Mayor Zohran Mamdani has made only baby steps toward fulfilling his campaign pledges to overhaul New York City’s public safety apparatus — and police reformers who backed him say that’s just fine.
Prominent criminal justice advocates who championed Mamdani’s election say they’re optimistic about his policing reform agenda, even as he has scaled or walked back several campaign promises nearly three months into his tenure.
The mayor promised to ban the NYPD’s controversial Strategic Response Group, end the department’s gang database, launch a new billion-dollar community safety agency and give police watchdogs more authority over police discipline.
But so far, he has tempered his rhetoric on the SRG, a unit deployed to protests that has faced steady criticism for use of force and civil rights abuses. Mamdani has also stayed silent on the NYPD’s gang database while his police commissioner, Jessica Tisch, defended it. During his campaign, Mamdani said the database included people with little or no connection to gang activity.
Mamdani’s billion-dollar Department of Community Safety is, for now, just an office and the city hasn’t said how much funding it will receive.
Advocates who pushed for his election say the incremental approach is a feature, not a bug.

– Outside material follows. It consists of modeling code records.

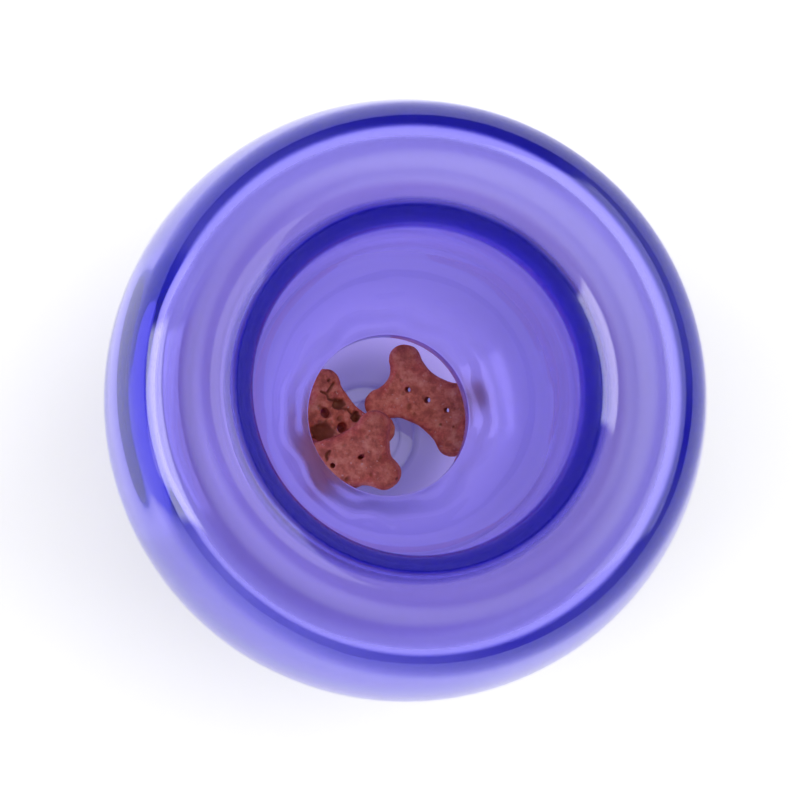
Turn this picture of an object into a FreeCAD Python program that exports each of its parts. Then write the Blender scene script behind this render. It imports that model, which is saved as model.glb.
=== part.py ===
import FreeCAD, Part
import Sketcher
import math
import os

# A soft, hollow treat ball that stands on its foot, with a deep crater in its top.
# The base of the foot is at z = 0 and the ball's axis is the Z axis. Lengths are in millimetres.

SIZES = [
    ("ball_diameter", 101.6),
    ("shell_wall", 5.4),
    ("foot_diameter", 20.0),
    ("rim_height", 62.2),
    ("throat_diameter", 55.0),
    ("throat_straight", 7.7),
    ("bowl_wall", 3.6),
    ("hole_diameter", 28.0),
    ("lip_round", 0.6),
    ("lap_length", 4.0),
    ("lap_wall", 1.8),
    ("dimple_outer", 17.0),
    ("dimple_inner", 12.0),
    ("dimple_step", 0.45),
    ("treat_length", 19.6),
    ("short_treat_length", 18.4),
    ("treat_width", 14.1),
    ("treat_waist", 8.7),
    ("treat_lobe", 2.7),
    ("treat_notch", 1.8),
    ("treat_thickness", 6.0),
    ("treat_edge", 1.4),
    ("pin_diameter", 1.0),
    ("wide_pin_diameter", 1.8),
    ("pin_pitch", 3.9),
    ("pin_count", 3),
    ("treat_clearance", 0.3),
    ("right_east", 10.25),
    ("right_north", 5.6),
    ("right_heading", -27.3),
    ("left_east", -5.9),
    ("left_north", 0.15),
    ("left_heading", -40.0),
    ("top_east", -7.15),
    ("top_north", -6.8),
    ("top_heading", 20.0),
    ("top_lean", 20.0),
    ("top_lean_way", 215.0),
    ("top_sink", 0.2),
]

document = FreeCAD.newDocument("TreatBall")
sheet = document.addObject("Spreadsheet::Sheet", "Sizes")
for row, (alias, value) in enumerate(SIZES, start=1):
    sheet.set(f"A{row}", alias)
    sheet.set(f"B{row}", str(value))
    sheet.setAlias(f"B{row}", alias)
document.recompute()


def size(alias):
    return float(sheet.get(alias))


def point(x, y):
    return FreeCAD.Vector(x, y, 0)


def new_body(label):
    body = document.addObject("PartDesign::Body", label)
    body.Label = label
    return body


def new_sketch(body, name, plane_role):
    plane = next(item for item in body.Origin.OriginFeatures if item.Role == plane_role)
    sketch = body.newObject("Sketcher::SketchObject", name)
    sketch.AttachmentSupport = [(plane, "")]
    sketch.MapMode = "FlatFace"
    return sketch


# Sketch elements: the ends and the centre of an edge, and the sketch's own origin and axes
START, END, CENTRE = 1, 2, 3
ORIGIN = (-1, 1)
ACROSS_AXIS, UP_AXIS = -1, -2

# Two lengths that differ by less than this count as the same
MATCH = 0.01


def add_line(sketch, start, end):
    return sketch.addGeometry(Part.LineSegment(point(*start), point(*end)), False)


def add_arc(sketch, centre, radius, from_angle, to_angle):
    circle = Part.Circle(point(*centre), FreeCAD.Vector(0, 0, 1), radius)
    return sketch.addGeometry(Part.ArcOfCircle(circle, from_angle, to_angle), False)


def add_mark(sketch, x, y):
    return sketch.addGeometry(Part.Point(point(x, y)), True)


def join(sketch, *ends):
    for (first, first_end), (second, second_end) in zip(ends[::2], ends[1::2]):
        sketch.addConstraint(Sketcher.Constraint("Coincident", first, first_end, second, second_end))


def smooth(sketch, first, first_end, second, second_end):
    sketch.addConstraint(Sketcher.Constraint("Tangent", first, first_end, second, second_end))


def lay(sketch, kind, *edges):
    for edge in edges:
        sketch.addConstraint(Sketcher.Constraint(kind, edge))


def level(sketch, first, first_end, second, second_end):
    sketch.addConstraint(Sketcher.Constraint("Horizontal", first, first_end, second, second_end))


def plumb(sketch, first, first_end, second, second_end):
    sketch.addConstraint(Sketcher.Constraint("Vertical", first, first_end, second, second_end))


def hold_on(sketch, edge, end, target):
    sketch.addConstraint(Sketcher.Constraint("PointOnObject", edge, end, target))


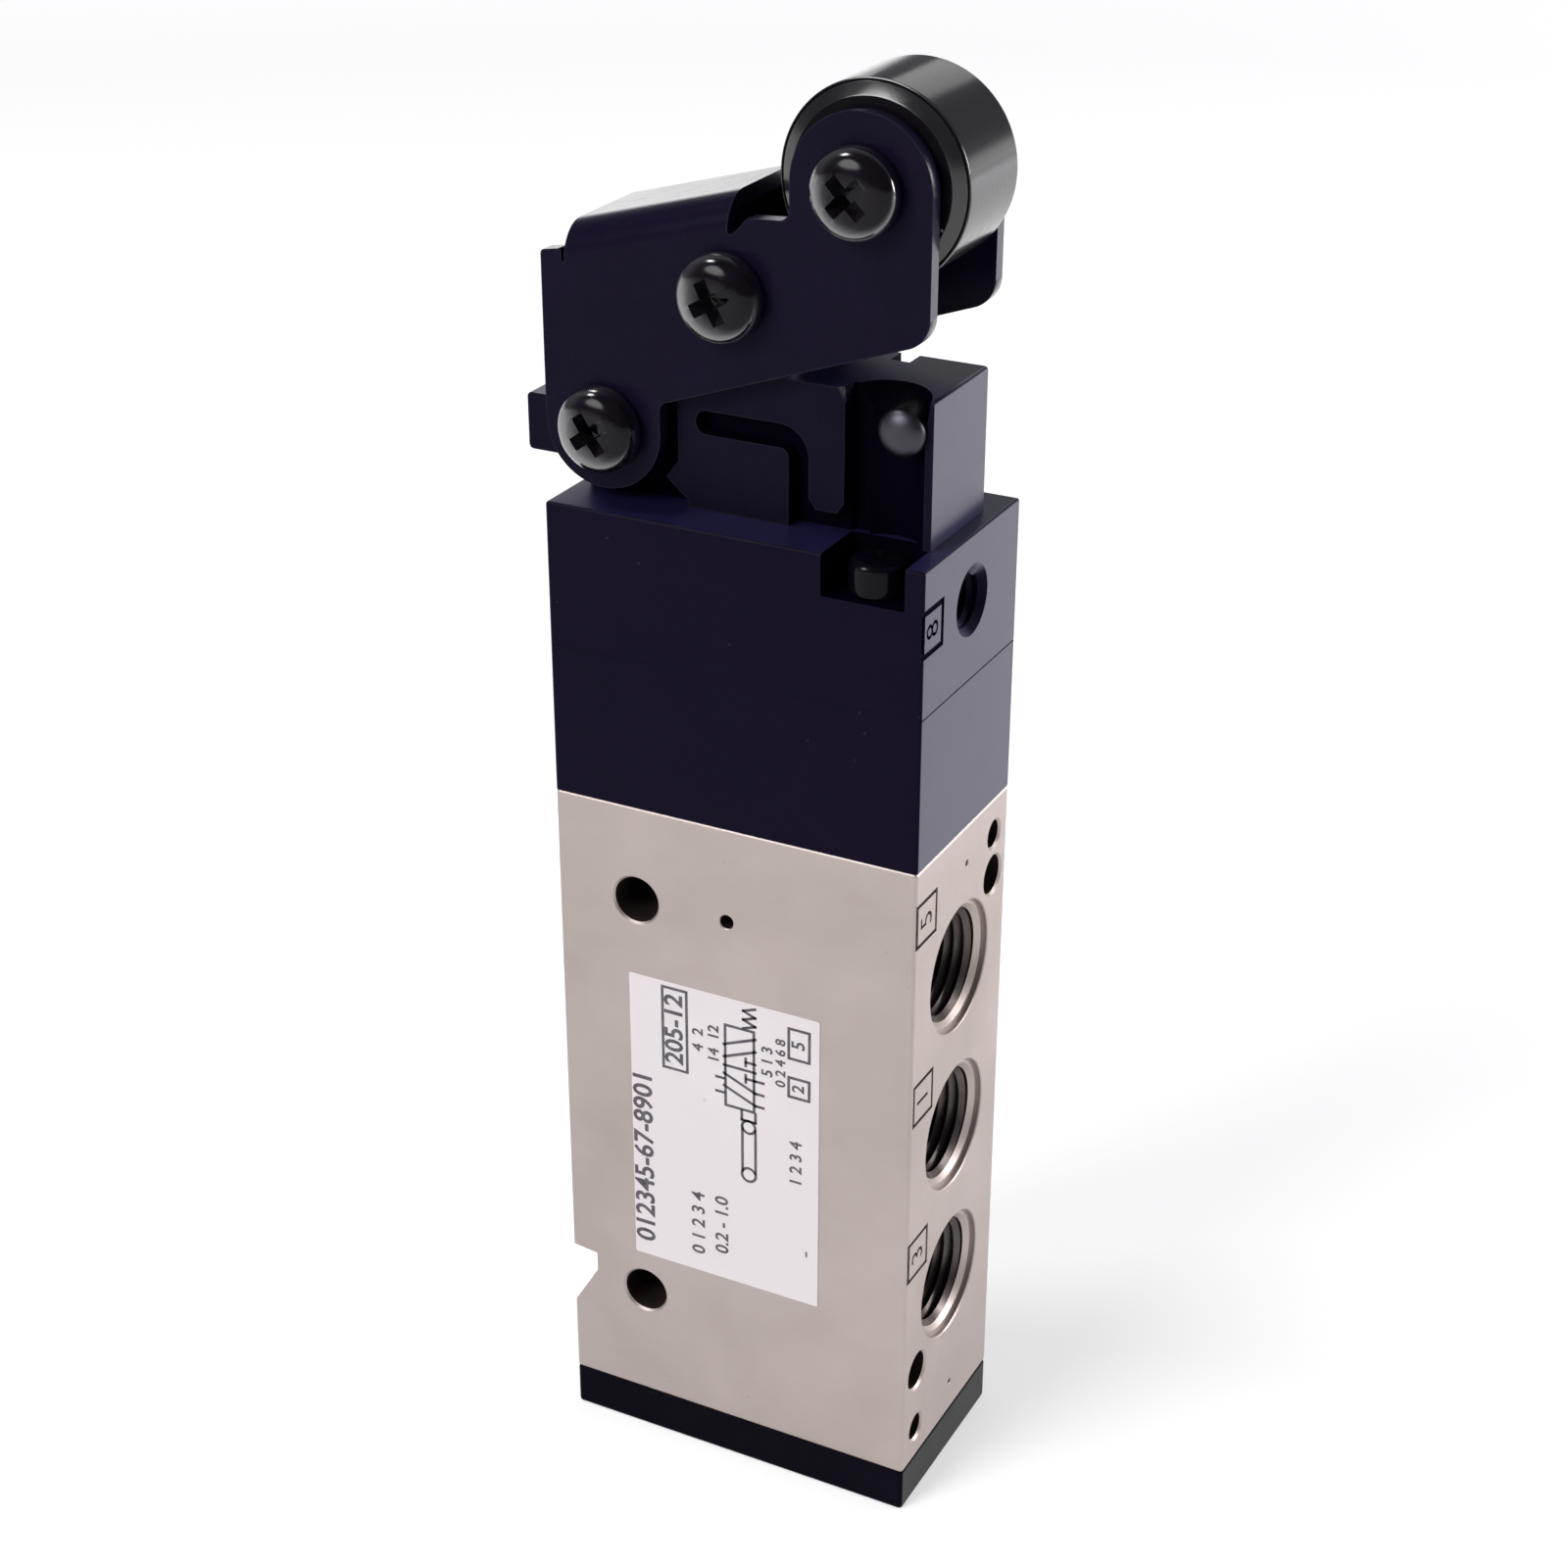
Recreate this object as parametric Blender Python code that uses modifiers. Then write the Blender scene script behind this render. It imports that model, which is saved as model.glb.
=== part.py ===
"""A roller-lever air valve with five main ports, built as separate pieces.

The script is standalone: it clears the scene, then models the valve in metres, +Z up. The sizes below are in
millimetres and are scaled once, where a mesh or a curve is made. The origin is the centre of the base face.
X runs from the outlet side to the inlet side, the label side faces -Y, and the lever is on top.
"""

import math

import bmesh
import bpy
from mathutils import Matrix, Vector

MM = 0.001
GAP = 0.3  # left between pieces that touch on the real valve

# Blocks
BODY_WIDTH = 32.8
BODY_DEPTH = 18.0
COVER_TOP = 4.05
MAIN_BOTTOM = COVER_TOP + GAP
MAIN_TOP = 62.85
HOUSING_BOTTOM = MAIN_TOP + GAP
HOUSING_TOP = 76.05
PILOT_BOTTOM = HOUSING_TOP + GAP
PILOT_TOP = 88.3
EDGE = 0.35
GASKET_THICK = 0.6
GASKET_WIDTH = 29.0
GASKET_DEPTH = 15.2
LIP = 1.0  # how far a cutter stands clear of the face it opens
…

"If you make massive wholesale changes and then there's some kind of statistics with crime that someone can point to and claim that there's a correlation, then you get set back," said Andrew Case, senior counsel at LatinoJustice, a civil rights group.
He pointed to the early months of former Mayor Bill de Blasio’s administration, when the murder of two NYPD officers derailed a reform agenda, as a cautionary tale.
"If you make modest changes and show modest success, it builds strength, confidence and community support,” Case said.
Mamdani signed an executive order last week creating the Office of Community Safety, a scaled-back version of his campaign promise to build a standalone Department of Community Safety. The office will oversee the Division of Neighborhood Safety, the Office to Prevent Gun Violence and the Office for the Prevention of Hate Crimes, among other existing groups.
Advocates said they accepted the administration has been prioritizing housing and affordability first, with public safety taking a backseat.
"It feels like certain things are taking a long time because there's been so much anticipation for change," said Janos Marton, chief advocacy officer at progressive nonprofit Dream.org, who served on Mamdani's transition team. He said the administration deserves at least a 100-day window before facing serious criticism. That deadline arrives in a little over two weeks.
Alex Vitale, a Brooklyn College professor who also served on the transition team, said the mayor’s smaller launch of the community safety agency was deliberate.
"When the Mamdani people make a decision, it is a real decision that they are committed to, that there is a plan behind," Vitale said. "Contrasted with the Adams administration's approach of symbolic gestures and czar appointments that led nowhere.”
Mamdani bypassed what Vitale described as an uncooperative City Council speaker to get the office running rather than haggling for months over the scope of a new department, the professor said.
A spokesperson for Council Speaker Julie Mennin did not immediately respond to requests for comment.
Public Advocate Jumaane Williams offered a preemptive defense of the administration's pace of reform when news of the office was first announced.
"We cannot overhaul public safety overnight because we didn't get here overnight," he said. "And to try to do that would threaten both success and safety."
Still, some progressive advocates have criticized Mamdani’s administration for leaving several of his campaign’s key public safety promises unfulfilled.
“It's not the transformative approach to public safety that he was really campaigning on,” said Yul-san Liem, deputy director at Justice Committee, a police reform advocacy group.
Mamdani also has yet to name an inspector general to independently monitor the NYPD.
"The inspector general's office, we haven't seen any movement there," Vitale said. "I think it’s slow.”
A City Hall spokesperson listed a number of Mamdani’s recent public safety actions, including ending criminal summonses for traffic violations by cyclists and e-bike riders and codifying a 30-day deadline to release police body-camera footage.
And a City Hall official said Mamdani and the NYPD were still discussing how to disband the SRG and decouple protest response from counterterrorism.
“The Mamdani administration is just getting started on its public safety agenda,” spokesperson Sam Raskin said. “The mayor will have more to share on these critical issues in the weeks ahead.”